What you have to do:
Return the whole listing exactly as it stands.

Given information:
** begin **

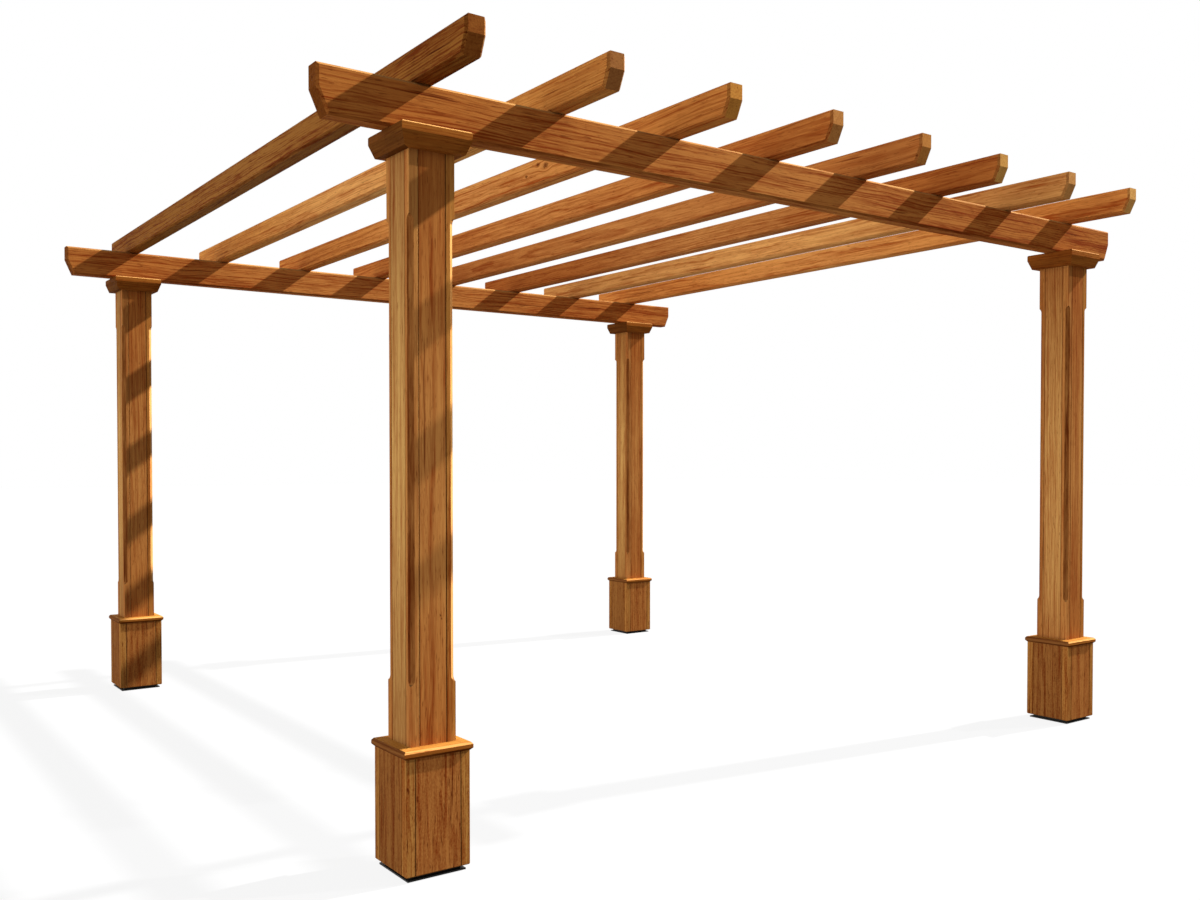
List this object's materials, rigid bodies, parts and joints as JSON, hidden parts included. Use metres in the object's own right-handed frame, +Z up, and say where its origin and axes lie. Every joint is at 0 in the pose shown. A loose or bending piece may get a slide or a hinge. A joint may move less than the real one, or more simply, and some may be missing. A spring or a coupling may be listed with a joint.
{
  "type": "wooden pergola",
  "caption": "Free-standing wooden pergola: boxed posts with moulded bases and caps carry two shaped beams under an open row of rafters.",
  "frame": {"origin": "on the ground, in the middle between the four posts", "axes": "+X along the beams to the right, +Y along the rafters to the back, +Z up"},
  "size_m": [5.1172, 5.1232, 3.096],
  "materials": {
    "foot_pad": "black moulded stand-off foot, a thin plate with a smaller pad on it",
    "base_wood": "softwood boards, upright grain, brown penetrating oil stain, satin",
    "moulding_wood": "moulded softwood, brown oil stain, satin",
    "shaft_wood": "softwood boards and stiles, upright grain, brown oil stain, satin",
    "cap_wood": "moulded softwood block, brown oil stain, satin",
    "beam_wood": "sawn and planed timber, grain along the beam, brown oil stain, satin",
    "rafter_wood": "sawn and planed timber, grain along the rafter, brown oil stain, satin"
  },
  "bodies": {
    "root": {"front_left_foot_pad": "foot_pad", "front_left_base_stiles": "base_wood", "front_left_base_boards": "base_wood", "front_left_base_moulding": "moulding_wood", "front_left_shaft_stiles": "shaft_wood", "front_left_shaft_boards": "shaft_wood", "front_left_post_cap": "cap_wood", "front_right_foot_pad": "foot_pad", "front_right_base_stiles": "base_wood", "front_right_base_boards": "base_wood", "front_right_base_moulding": "moulding_wood", "front_right_shaft_stiles": "shaft_wood", "front_right_shaft_boards": "shaft_wood", "front_right_post_cap": "cap_wood", "back_left_foot_pad": "foot_pad", "back_left_base_stiles": "base_wood", "back_left_base_boards": "base_wood", "back_left_base_moulding": "moulding_wood", "back_left_shaft_stiles": "shaft_wood", "back_left_shaft_boards": "shaft_wood", "back_left_post_cap": "cap_wood", "back_right_foot_pad": "foot_pad", "back_right_base_stiles": "base_wood", "back_right_base_boards": "base_wood", "back_right_base_moulding": "moulding_wood", "back_right_shaft_stiles": "shaft_wood", "back_right_shaft_boards": "shaft_wood", "back_right_post_cap": "cap_wood", "front_beam": "beam_wood", "back_beam": "beam_wood", "rafter_1": "rafter_wood", "rafter_2": "rafter_wood", "rafter_3": "rafter_wood", "rafter_4": "rafter_wood", "rafter_5": "rafter_wood", "rafter_6": "rafter_wood", "rafter_7": "rafter_wood", "rafter_8": "rafter_wood"}
  },
  "joints": []
}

** end **

Solution to the exercise:
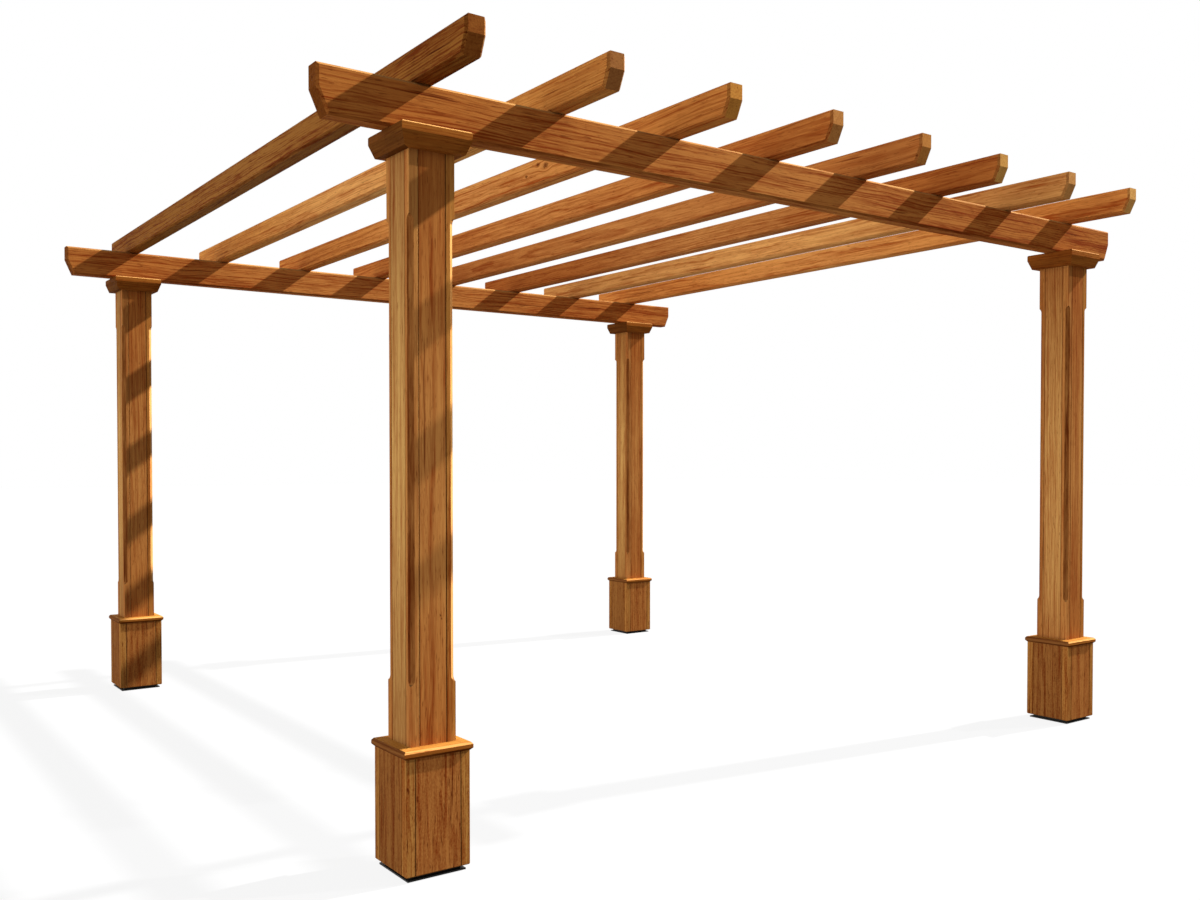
List this object's materials, rigid bodies, parts and joints as JSON, hidden parts included. Use metres in the object's own right-handed frame, +Z up, and say where its origin and axes lie. Every joint is at 0 in the pose shown. A loose or bending piece may get a slide or a hinge. A joint may move less than the real one, or more simply, and some may be missing. A spring or a coupling may be listed with a joint.
{
  "type": "wooden pergola",
  "caption": "Free-standing wooden pergola: boxed posts with moulded bases and caps carry two shaped beams under an open row of rafters.",
  "frame": {"origin": "on the ground, in the middle between the four posts", "axes": "+X along the beams to the right, +Y along the rafters to the back, +Z up"},
  "size_m": [5.1172, 5.1232, 3.096],
  "materials": {
    "foot_pad": "black moulded stand-off foot, a thin plate with a smaller pad on it",
    "base_wood": "softwood boards, upright grain, brown penetrating oil stain, satin",
    "moulding_wood": "moulded softwood, brown oil stain, satin",
    "shaft_wood": "softwood boards and stiles, upright grain, brown oil stain, satin",
    "cap_wood": "moulded softwood block, brown oil stain, satin",
    "beam_wood": "sawn and planed timber, grain along the beam, brown oil stain, satin",
    "rafter_wood": "sawn and planed timber, grain along the rafter, brown oil stain, satin"
  },
  "bodies": {
    "root": {"front_left_foot_pad": "foot_pad", "front_left_base_stiles": "base_wood", "front_left_base_boards": "base_wood", "front_left_base_moulding": "moulding_wood", "front_left_shaft_stiles": "shaft_wood", "front_left_shaft_boards": "shaft_wood", "front_left_post_cap": "cap_wood", "front_right_foot_pad": "foot_pad", "front_right_base_stiles": "base_wood", "front_right_base_boards": "base_wood", "front_right_base_moulding": "moulding_wood", "front_right_shaft_stiles": "shaft_wood", "front_right_shaft_boards": "shaft_wood", "front_right_post_cap": "cap_wood", "back_left_foot_pad": "foot_pad", "back_left_base_stiles": "base_wood", "back_left_base_boards": "base_wood", "back_left_base_moulding": "moulding_wood", "back_left_shaft_stiles": "shaft_wood", "back_left_shaft_boards": "shaft_wood", "back_left_post_cap": "cap_wood", "back_right_foot_pad": "foot_pad", "back_right_base_stiles": "base_wood", "back_right_base_boards": "base_wood", "back_right_base_moulding": "moulding_wood", "back_right_shaft_stiles": "shaft_wood", "back_right_shaft_boards": "shaft_wood", "back_right_post_cap": "cap_wood", "front_beam": "beam_wood", "back_beam": "beam_wood", "rafter_1": "rafter_wood", "rafter_2": "rafter_wood", "rafter_3": "rafter_wood", "rafter_4": "rafter_wood", "rafter_5": "rafter_wood", "rafter_6": "rafter_wood", "rafter_7": "rafter_wood", "rafter_8": "rafter_wood"}
  },
  "joints": []
}